# 3 Mile Bridge Question



## Youngp (Jan 29, 2012)

I like fishing on the bridge for several reasons. The first one is I have a 12 yrs old son gets bored easily. On the bridge, he can go into my car playing games or whatever. However, I never caught any good fish there. When I say good fish like Red/Black, Spanish, Pompono etc. I have only caught Pin fishes and Trouts doing bottom fishing. I saw some guys mention using popping cork and catching some decent fishes. So this is what I'm trying to do this time, and please correct me if I'm wrong. 

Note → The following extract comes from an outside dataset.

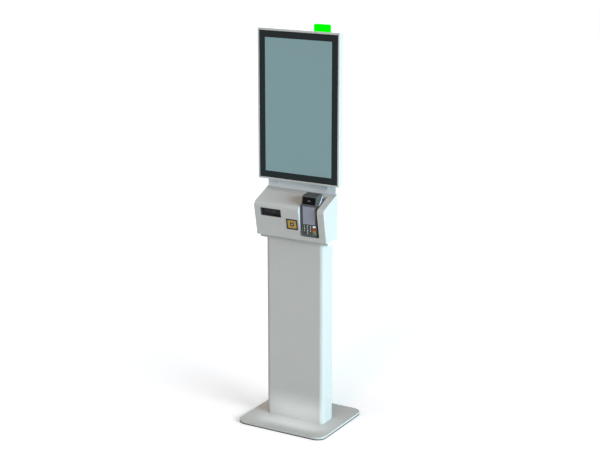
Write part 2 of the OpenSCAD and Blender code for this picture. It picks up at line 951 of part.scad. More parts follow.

1. Popping cork + 6 Ft leader(30Lbs Mono) + #4 Treble hook(or 3/0 Circle hook) using live minnows(or Pin fish) as a bait
2. Popping Cork + 2 Ft wire leader + #12 Treble hook using live shrimp as a bait
those sound OK?

What other kinds of fish I can expect to catch over there(except Spanish and Red)? Are there any Pompono or Flouder? I really enjoy reading posts here and very helpful. Thanks in advance.:thumbsup:


----------



## Breeze (Mar 23, 2012)

Youngp said:


> I like fishing on the bridge for several reasons. The first one is I have a 12 yrs old son gets bored easily. On the bridge, he can go into my car playing games or whatever. However, I never caught any good fish there. When I say good fish like Red/Black, Spanish, Pompono etc. I have only caught Pin fishes and Trouts doing bottom fishing. I saw some guys mention using popping cork and catching some decent fishes. So this is what I'm trying to do this time, and please correct me if I'm wrong.
> 
> 1. Popping cork + 6 Ft leader(30Lbs Mono) + #4 Treble hook(or 3/0 Circle hook) using live minnows(or Pin fish) as a bait
> 2. Popping Cork + 2 Ft wire leader + #12 Treble hook using live shrimp as a bait
> ...



Fella out there the other night caught couple of good size black drum bottom fishing using half a blue crab as bait. I might get me some crab one of these days and try that myself. 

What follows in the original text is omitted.